Conflict Resolution: Looking at conflict from your partner’s perspective a key concept learned in couples and marriage counseling
Two lovers in a heated fight: One person thinking “You make me so mad! If you would have just done “it” the way I wanted we would not have be in this argument right now!” The other person is sitting on the opposite side thinking “You never see my point of view. You don’t hear a word that comes out of my mouth.”
Is this a familiar scenario? Have you found yourself engaging in a similar dialogue? What have been the outcomes to these situations? Have you continued to rehash the same argument because it was never resolved in the first place?
Five Steps to Conflict Resolution:
Well here’s a helpful tool to assist in your ability to look at a conflict from the perspective of your partner.
Conflict Resolution Position One: I’m Right, Your Wrong — When in the middle of conflict, this is typically the stance that most people take. It’s very easy for us to see our side of the story, because it already makes complete sense. The problem with this position is that you then spend hours trying to show your partner how your side is the better perspective. During this process, the other person may feel a) unheard, b) talked over, c) talked down to, d) manipulated or e) simply shut down.
Conflict Resolution Position Two: You’re Right and I’m Wrong — This is a change in perspective in which you work really hard to see the situation from the shoes of the other person. During this time, you compile reasons and rationale for the thoughts of the other person and find flaws in your own argument. This is an arduous process that takes discipline, courage and a desire to really expand your way of engaging and communicating with your partner. The goal of this position is to simply understand the thoughts or behaviors of the other person. During this time and because of the strength of our convictions, we can quickly and easily slip back into Position One and it may be warranted. You may discover that Position One is appropriate, but before you take that stance explore. The benefit of this position is that by demonstrating to your partner that you are taking the time to understand their position, they often feel cared for / loved. However, letting of your perspective / needs / desires is not always healthy either. Both voices need to be heard / incorporated otherwise over time it’s easy to feel manipulated.
Conflict Resolution Positions Three and Four: Position Three is that Both perspectives are Right and Wrong — From this vantage point you are able to see the perspectives of both sides. Certainly, there are merits to both sides and ideally you have been able to come to this conclusion at this point. Another goal of this position is to identify the commonalities between your perspectives, explore the value system you each hold and the impact it may have on your relationship. By creating space for each person to articulate their values and how their values influence the interpretation of facts, a much larger, and probably dialogue has emerged. This larger dialogue is critical to helping each other throughout the years navigate the boundless disagreements that are sure to evolve.

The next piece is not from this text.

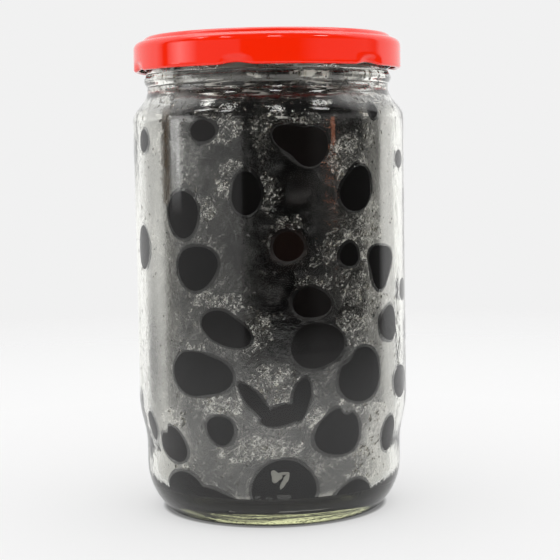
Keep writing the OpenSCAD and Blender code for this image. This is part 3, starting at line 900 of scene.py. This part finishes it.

Conflict Resolution Position Four: otherwise known as The Issue Isn’t As Important as It Seems! — I know that this doesn’t always seem possible but it’s the truth. Often times it is not as important as it seems. As time passes and the heat of the confrontation becomes overtaken with other life events that begin to take precedence, we lost sight of what made that last confrontation so emergent. If that’s the case then the situation is fixable and it’s not that important to focus on the negativity.

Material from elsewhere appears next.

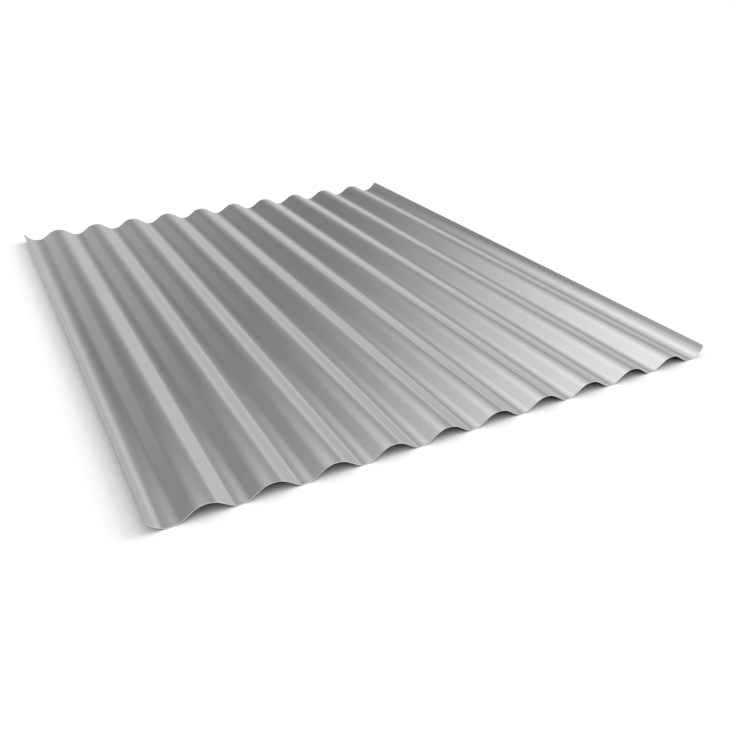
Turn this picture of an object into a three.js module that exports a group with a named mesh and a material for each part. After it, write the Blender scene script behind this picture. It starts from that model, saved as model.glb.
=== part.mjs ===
import * as THREE from 'three';

// One corrugated steel sheet: a flat strip roll-formed into equal round waves, with the
// strip's two edges left standing as lap lips that hook over the next sheet's outer wave.
// The waves run along Y, the width is along X, and the undersides of the troughs lie on
// the plane Z = 0, with the origin under the middle of the sheet. Sizes are in millimetres.

const WAVE_PITCH = 76.2;      // from one trough to the next
const WAVE_COUNT = 10;        // whole waves between the two outer troughs
const SHEET_DEPTH = 16;       // from the underside of a trough to the top of a crest
const THICKNESS = 0.7;        // of the steel with its zinc coating
const SHEET_LENGTH = 1000;    // along the waves

// Radii of the bends, to the middle of the metal.
const CREST_RADIUS = 29.1;
const TROUGH_RADIUS = 21;
const LIP_RADIUS = 28.1;

const LIP_ANGLE = 55;         // that a lap lip turns through, in degrees
const LIP_FLAT = 6.2;         // width of the flat between a lip's bend and its cut edge

// Crests and troughs each have one level facet along their middle line, this wide as an
// angle of the bend. Every bend has facets no wider than the second angle.
const LEVEL_FACET_ANGLE = THREE.MathUtils.degToRad(4);
const FACET_ANGLE = THREE.MathUtils.degToRad(4.6);

// Rise and run of the metal's middle line from a trough to the next crest.
const RUN = WAVE_PITCH / 2;
const RISE = SHEET_DEPTH - THICKNESS;

// Two bends that meet with no flat between them have the largest radii there is room for.
const ROOM_FOR_RADII = (RUN ** 2 + RISE ** 2) / (2 * RISE);
const FIT = Math.min(1, ROOM_FOR_RADII / (CREST_RADIUS + TROUGH_RADIUS));
const CREST = CREST_RADIUS * FIT;
const TROUGH = TROUGH_RADIUS * FIT;

// The flank between a trough and a crest is the straight line that touches both bends.
const RADII = CREST + TROUGH;
const FLANK_FLAT = Math.sqrt(Math.max(0, RUN ** 2 + RISE ** 2 - 2 * RISE * RADII));
const FLANK_ANGLE = Math.atan2(RISE - RADII, RUN) + Math.atan2(RADII, FLANK_FLAT);
const LIP_SLOPE = THREE.MathUtils.degToRad(LIP_ANGLE);

// Points along a bend, between two slopes of the metal. A slope is positive where the metal
// rises to the right, and the points run from left to right.
function bendPoints(centre, radius, isTrough, fromSlope, toSlope) {
  const straightOut = isTrough ? -Math.PI / 2 : Math.PI / 2;
  const facets = Math.ceil(Math.abs(toSlope - fromSlope) / FACET_ANGLE);
  return new THREE.EllipseCurve(
    centre.x, centre.y, radius, radius,
    straightOut + fromSlope, straightOut + toSlope, !isTrough,
  ).getPoints(facets);
}

// The half of a trough or crest on one side of its middle line: a side of -1 is the left
// half, which ends with the level facet's edge, and 1 is the right half, which starts there.
function halfWavePoints(centre, radius, isTrough, side) {
  const uphill = isTrough ? side : -side;
  const slopes = [uphill * LEVEL_FACET_ANGLE / 2, uphill * FLANK_ANGLE];
  const [from, to] = side < 0 ? slopes.reverse() : slopes;
  return bendPoints(centre, radius, isTrough, from, to);
}

// A lap lip, in the order of the skin's points. It starts at the level facet of the outer
// trough, whose bend it carries on at its own radius, and ends in a flat.
function lipPoints(troughCentre, offset, side) {
  const level = LEVEL_FACET_ANGLE / 2;
  const centre = troughCentre.clone().add(
    new THREE.Vector2(-side * Math.sin(level), Math.cos(level))
      .multiplyScalar(LIP_RADIUS - TROUGH),
  );
  const slopes = [side * level, side * LIP_SLOPE];
  const [from, to] = side < 0 ? slopes.reverse() : slopes;
  const bend = bendPoints(centre, LIP_RADIUS - offset, true, from, to);
  const flat = new THREE.Vector2(side * Math.cos(LIP_SLOPE), Math.sin(LIP_SLOPE));
  const root = side < 0 ? bend[0] : bend[bend.length - 1];
  const edge = root.clone().addScaledVector(flat, LIP_FLAT);
  return side < 0 ? [edge, ...bend] : [...bend, edge];
}

// One skin of the sheet, from the left lip's edge to the right lip's, at a distance above
// the metal's middle line (below it where the distance is negative).
function skinPoints(offset) {
  const points = [];
  const outerTrough = (WAVE_COUNT * WAVE_PITCH) / 2;
  const last = 2 * WAVE_COUNT;
  for (let i = 0; i <= last; i += 1) {
    const isTrough = i % 2 === 0;
    const centre = new THREE.Vector2(-outerTrough + i * RUN, isTrough ? TROUGH : RISE - CREST);
    const radius = isTrough ? TROUGH - offset : CREST + offset;
    points.push(
      ...(i === 0 ? lipPoints(centre, offset, -1) : halfWavePoints(centre, radius, isTrough, -1)),
      ...(i === last ? lipPoints(centre, offset, 1) : halfWavePoints(centre, radius, isTrough, 1)),
    );
  }
  return points;
}

// The wavy section: the upper skin from left to right, then the lower one back again.
function sheetSection() {
  const upper = skinPoints(THICKNESS / 2);
  const lower = skinPoints(-THICKNESS / 2);
  return new THREE.Shape([...upper, ...lower.reverse()]);
}

function corrugatedSheet() {
  const geometry = new THREE.ExtrudeGeometry(sheetSection(), {
    depth: SHEET_LENGTH,
    steps: 1,
    bevelEnabled: false,
  });
  // The section is drawn upright and run along Y, then set down on the plane Z = 0.
  geometry.rotateX(Math.PI / 2);
  geometry.computeBoundingBox();
  geometry.translate(0, SHEET_LENGTH / 2, -geometry.boundingBox.min.z);

  const galvanisedSteel = new THREE.MeshStandardMaterial({
    color: '#bfbfbf',
    roughness: 0.35,
    metalness: 1,
  });
  const mesh = new THREE.Mesh(geometry, galvanisedSteel);
  mesh.name = 'corrugated_sheet';
  return mesh;
}

const part = new THREE.Group();
part.add(corrugatedSheet());

export default part;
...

Conflict Resolution Position Five: There’s Truth In All Perspectives — This is similar to Position Three but with a little more enlightenment. However, the difference exists in the fact that at this point you will have the ability to look at the situation from all angles and see the worth from multiple perspectives. There is truth in all of it. Thus, in this position, each perspective has meaning. No longer are you just focused on “being right” or “solving” the issue. Rather you are focused on emotionally connecting with each person’s position. Hopefully this will help you and your partner begin to look and communicate with each other with a new set of lenses.